The court also held that the district court improperly dismissed plaintiff’s New York State law claims sua sponte – i.e., on its own – on the ground that plaintiff’s notice of claim was inadequate, since plaintiff did not have sufficient notice of the grounds for dismissal:
[T]he County did not assert inadequate notice of claim as an affirmative defense, nor did the County advance an argument to this effect in its principal memorandum or reply memorandum in support of its motion to dismiss. By raising the issue sua sponte and determining the motion to be “fully briefed and oral argument unnecessary,” the district court denied Grant notice and an opportunity to be heard on the very ground on which it ultimately dismissed the state law claims. For that reason, the district court erred in dismissing Grant’s New York state law discrimination and retaliation claims for failure to file and serve a notice of claims.
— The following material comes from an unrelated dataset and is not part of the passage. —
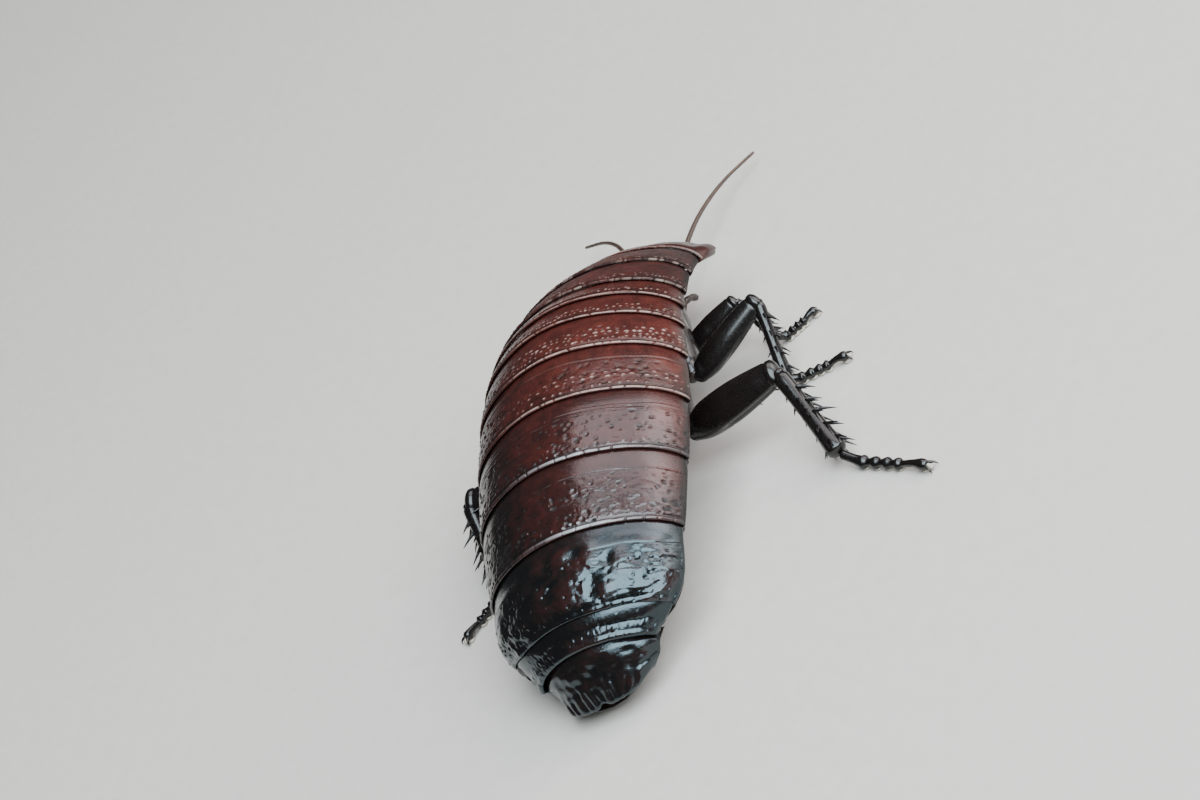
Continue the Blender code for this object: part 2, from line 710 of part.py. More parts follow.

Finally, the court affirmed the district court’s dismissal of plaintiff’s retaliation claim, since plaintiff failed to show that she engaged in a protected activity that resulted in retaliation.
Even if her EEOC charge was a protected activity, she could not demonstrate the necessary element of causation. She “made no complaints directly to the County, nor did she make any complaints about any discrimination by the County prior to her filing a charge with the EEOC on July 16, 2010” and “[h]er adverse job action had already taken place months before she filed the discrimination charge with the EEOC.”